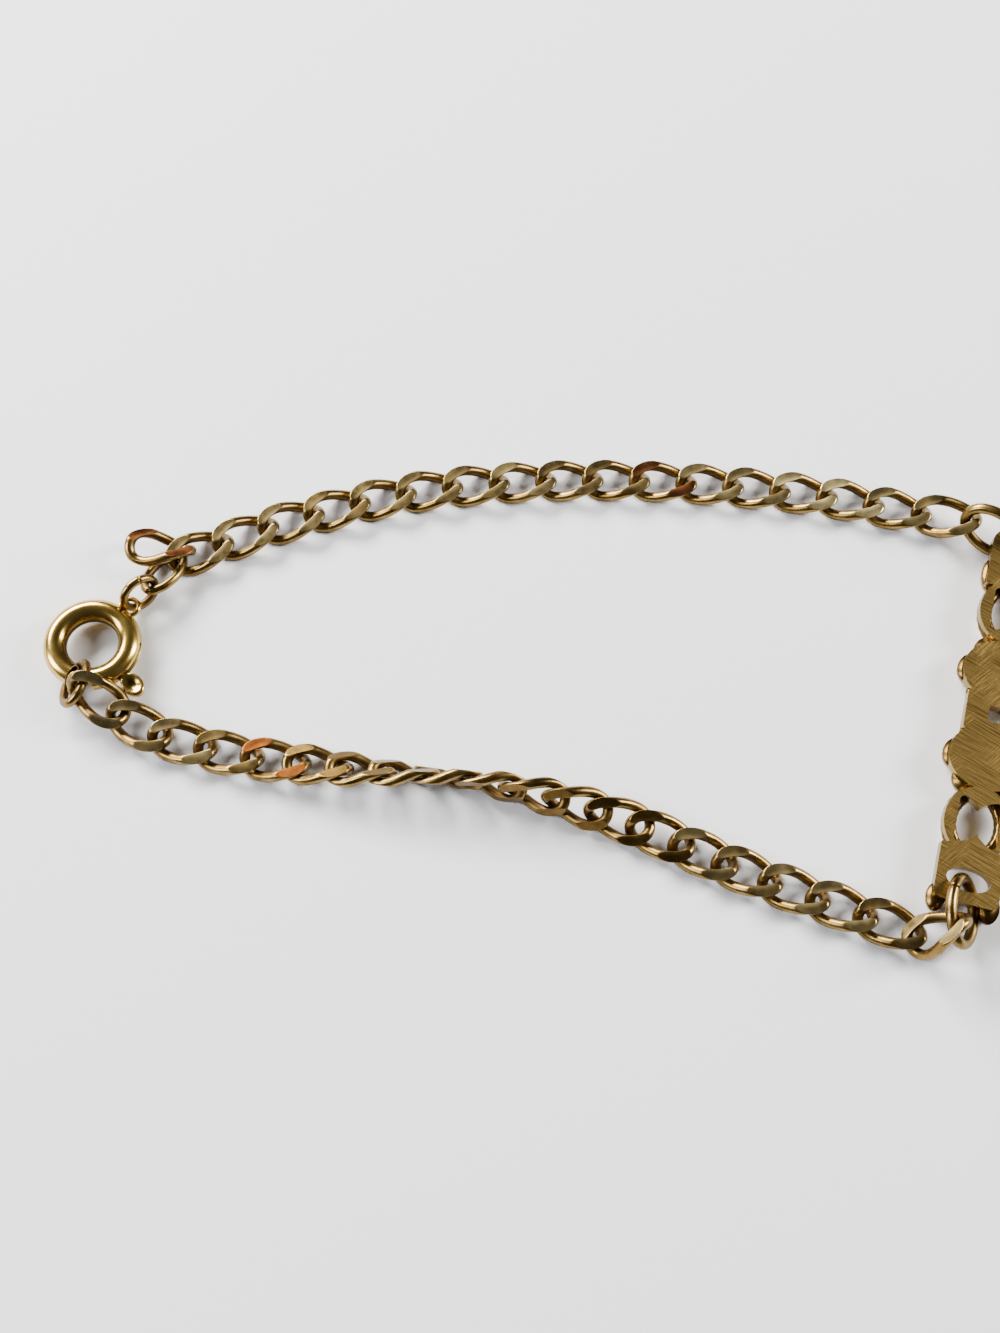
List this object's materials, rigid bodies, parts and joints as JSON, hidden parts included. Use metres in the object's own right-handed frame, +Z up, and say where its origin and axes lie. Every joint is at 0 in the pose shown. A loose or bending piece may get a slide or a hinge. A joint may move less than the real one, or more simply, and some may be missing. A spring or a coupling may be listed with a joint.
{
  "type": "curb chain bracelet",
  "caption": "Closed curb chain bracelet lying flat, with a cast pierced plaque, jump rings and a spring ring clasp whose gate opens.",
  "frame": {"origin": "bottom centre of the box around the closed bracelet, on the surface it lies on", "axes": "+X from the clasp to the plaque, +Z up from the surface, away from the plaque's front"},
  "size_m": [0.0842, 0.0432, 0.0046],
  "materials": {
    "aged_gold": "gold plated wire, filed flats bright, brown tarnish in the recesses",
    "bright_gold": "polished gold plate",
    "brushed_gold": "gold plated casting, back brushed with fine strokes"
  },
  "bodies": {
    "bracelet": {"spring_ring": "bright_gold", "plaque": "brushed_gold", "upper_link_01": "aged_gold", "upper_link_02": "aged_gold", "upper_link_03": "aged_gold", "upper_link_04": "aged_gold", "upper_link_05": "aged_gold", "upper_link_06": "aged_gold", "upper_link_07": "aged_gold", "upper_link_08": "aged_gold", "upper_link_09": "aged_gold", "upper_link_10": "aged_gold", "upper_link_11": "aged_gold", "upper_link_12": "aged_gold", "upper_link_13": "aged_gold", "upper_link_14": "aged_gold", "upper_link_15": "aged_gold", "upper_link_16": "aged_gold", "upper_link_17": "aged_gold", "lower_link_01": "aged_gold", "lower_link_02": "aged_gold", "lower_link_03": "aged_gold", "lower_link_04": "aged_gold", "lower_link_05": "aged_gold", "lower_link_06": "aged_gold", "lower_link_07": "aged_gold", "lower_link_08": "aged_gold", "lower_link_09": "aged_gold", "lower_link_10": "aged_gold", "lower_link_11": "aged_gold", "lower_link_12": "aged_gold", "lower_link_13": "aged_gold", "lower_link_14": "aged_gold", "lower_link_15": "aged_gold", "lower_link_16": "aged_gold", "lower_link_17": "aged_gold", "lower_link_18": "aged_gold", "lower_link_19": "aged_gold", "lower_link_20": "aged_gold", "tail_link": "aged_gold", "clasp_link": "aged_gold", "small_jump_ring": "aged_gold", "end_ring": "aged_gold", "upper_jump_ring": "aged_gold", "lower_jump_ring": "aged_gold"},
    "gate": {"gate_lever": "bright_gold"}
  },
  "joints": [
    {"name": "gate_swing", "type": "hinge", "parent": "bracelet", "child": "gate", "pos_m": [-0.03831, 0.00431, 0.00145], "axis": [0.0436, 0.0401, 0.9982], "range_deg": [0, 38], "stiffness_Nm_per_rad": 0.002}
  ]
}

▶ _Direction_
Extract all the material, leaving every line as it is.

▶ _Completed exercise_
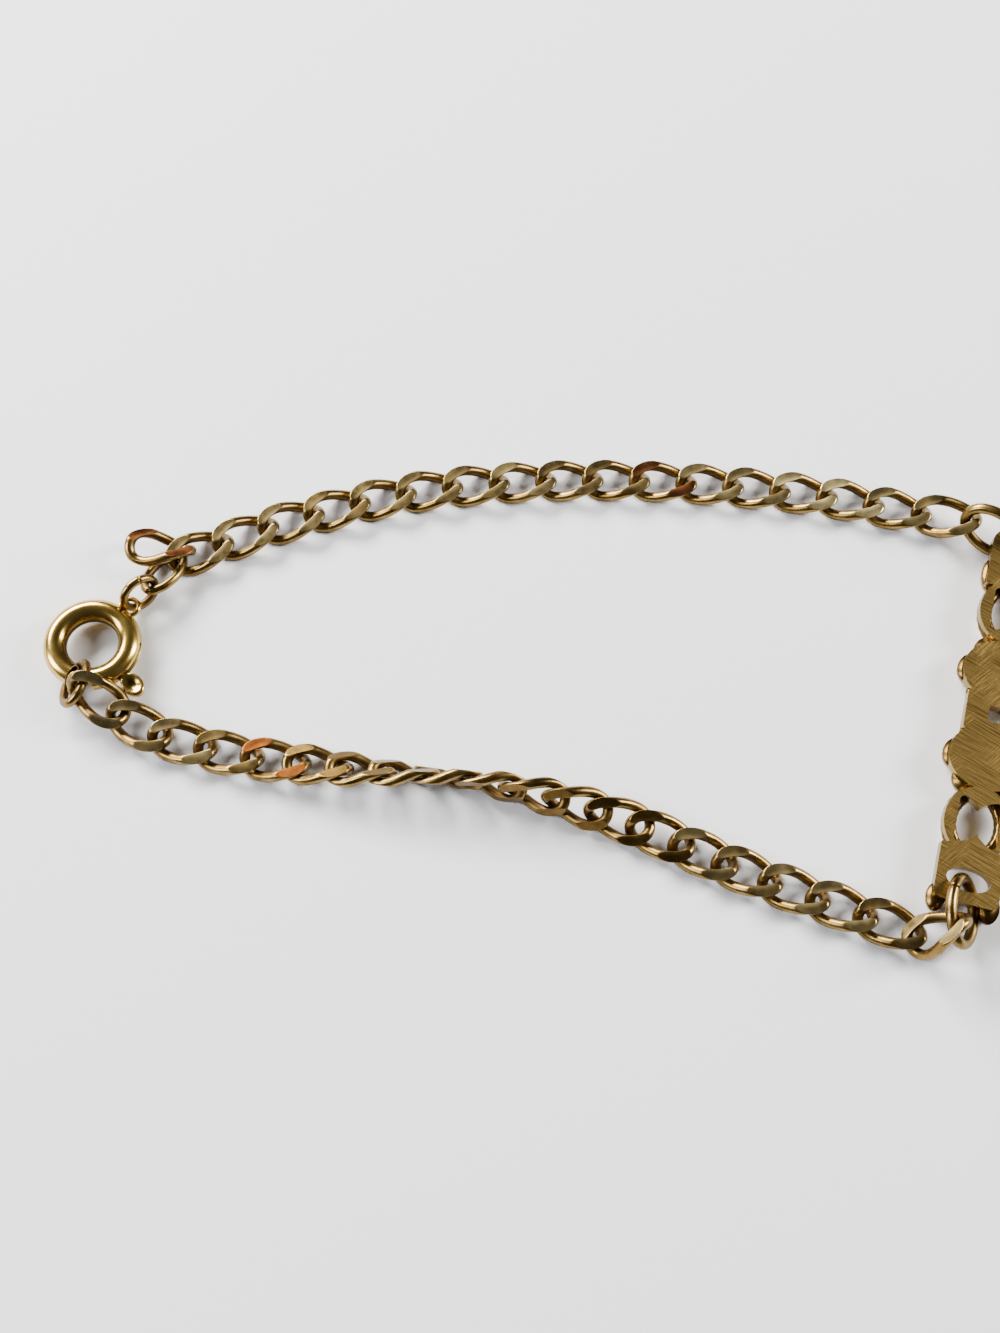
List this object's materials, rigid bodies, parts and joints as JSON, hidden parts included. Use metres in the object's own right-handed frame, +Z up, and say where its origin and axes lie. Every joint is at 0 in the pose shown. A loose or bending piece may get a slide or a hinge. A joint may move less than the real one, or more simply, and some may be missing. A spring or a coupling may be listed with a joint.
{
  "type": "curb chain bracelet",
  "caption": "Closed curb chain bracelet lying flat, with a cast pierced plaque, jump rings and a spring ring clasp whose gate opens.",
  "frame": {"origin": "bottom centre of the box around the closed bracelet, on the surface it lies on", "axes": "+X from the clasp to the plaque, +Z up from the surface, away from the plaque's front"},
  "size_m": [0.0842, 0.0432, 0.0046],
  "materials": {
    "aged_gold": "gold plated wire, filed flats bright, brown tarnish in the recesses",
    "bright_gold": "polished gold plate",
    "brushed_gold": "gold plated casting, back brushed with fine strokes"
  },
  "bodies": {
    "bracelet": {"spring_ring": "bright_gold", "plaque": "brushed_gold", "upper_link_01": "aged_gold", "upper_link_02": "aged_gold", "upper_link_03": "aged_gold", "upper_link_04": "aged_gold", "upper_link_05": "aged_gold", "upper_link_06": "aged_gold", "upper_link_07": "aged_gold", "upper_link_08": "aged_gold", "upper_link_09": "aged_gold", "upper_link_10": "aged_gold", "upper_link_11": "aged_gold", "upper_link_12": "aged_gold", "upper_link_13": "aged_gold", "upper_link_14": "aged_gold", "upper_link_15": "aged_gold", "upper_link_16": "aged_gold", "upper_link_17": "aged_gold", "lower_link_01": "aged_gold", "lower_link_02": "aged_gold", "lower_link_03": "aged_gold", "lower_link_04": "aged_gold", "lower_link_05": "aged_gold", "lower_link_06": "aged_gold", "lower_link_07": "aged_gold", "lower_link_08": "aged_gold", "lower_link_09": "aged_gold", "lower_link_10": "aged_gold", "lower_link_11": "aged_gold", "lower_link_12": "aged_gold", "lower_link_13": "aged_gold", "lower_link_14": "aged_gold", "lower_link_15": "aged_gold", "lower_link_16": "aged_gold", "lower_link_17": "aged_gold", "lower_link_18": "aged_gold", "lower_link_19": "aged_gold", "lower_link_20": "aged_gold", "tail_link": "aged_gold", "clasp_link": "aged_gold", "small_jump_ring": "aged_gold", "end_ring": "aged_gold", "upper_jump_ring": "aged_gold", "lower_jump_ring": "aged_gold"},
    "gate": {"gate_lever": "bright_gold"}
  },
  "joints": [
    {"name": "gate_swing", "type": "hinge", "parent": "bracelet", "child": "gate", "pos_m": [-0.03831, 0.00431, 0.00145], "axis": [0.0436, 0.0401, 0.9982], "range_deg": [0, 38], "stiffness_Nm_per_rad": 0.002}
  ]
}